If you still need to make your tax appointment, please call this office soon.  You don't want to wait too long.  The April deadline is just right around the corner. 

This office can help you with all of your tax needs.    
Sincerely,
Todd Baldwin, CPA

Make the Most of New Tax Incentives with Year-End Planning

The end of the year has historically been the time for tax planning and making strategic year-end adjustments to reduce your tax bite.  2008 adds a whole new meaning to year-end tax planning.  Because of the downturn in the economy, falling home prices, failing financial institutions and the huge losses on Wall Street, Congress has provided a number of tax incentives in an effort to get the economy back on track.   The following articles include details about the most significant changes and those that require action by year's end.

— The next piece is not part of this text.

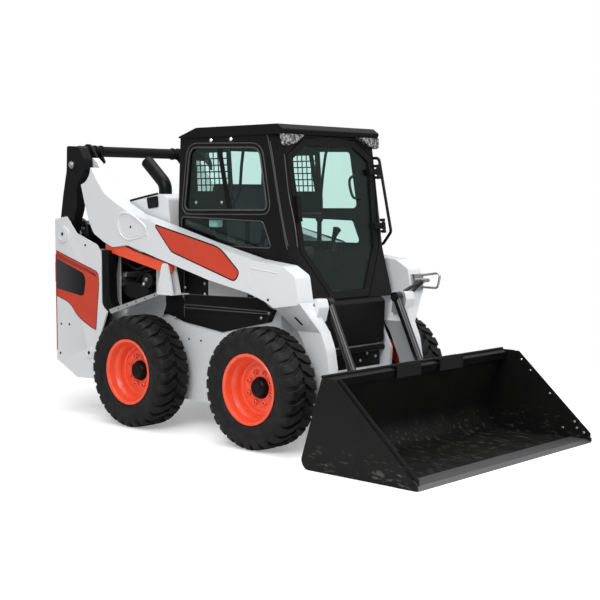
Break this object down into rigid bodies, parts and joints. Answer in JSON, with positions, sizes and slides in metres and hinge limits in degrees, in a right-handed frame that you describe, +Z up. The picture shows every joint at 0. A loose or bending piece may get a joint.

Year-End Tax Tips and Planning Strategies

Year-End Tax Strategies for Stock Investors

Tax-Free IRA to Charity Distribution Reinstated

First-Time Homebuyer Credit

Summary of Economic Stability Legislation Tax Changes

Almost everyone will benefit in one way or another from at least one of the many tax changes implemented by Congress.  However, taxpayers who have one or more of the following conditions apply to them will probably benefit the most from some year-end tax planning.

• Large investment losses
• Home foreclosed upon or anticipating foreclosure
• Forgiven debt
• Over age 70½ and regularly contributing substantial amounts to charity
• Small business owners
• Disaster losses
• Abnormally high or low incomes for the year
• In the process of or planning for the installation of home energy-efficient or energy-generating improvements
• Substantial business losses
• Considering buying your first home
  
If you would like a year-end tax tune-up or need some multi-year strategizing, we encourage you to call for an appointment soon.  As we get closer to the end of the year, there will be less time to implement strategies that could provide you with significant tax savings on your 2008 return.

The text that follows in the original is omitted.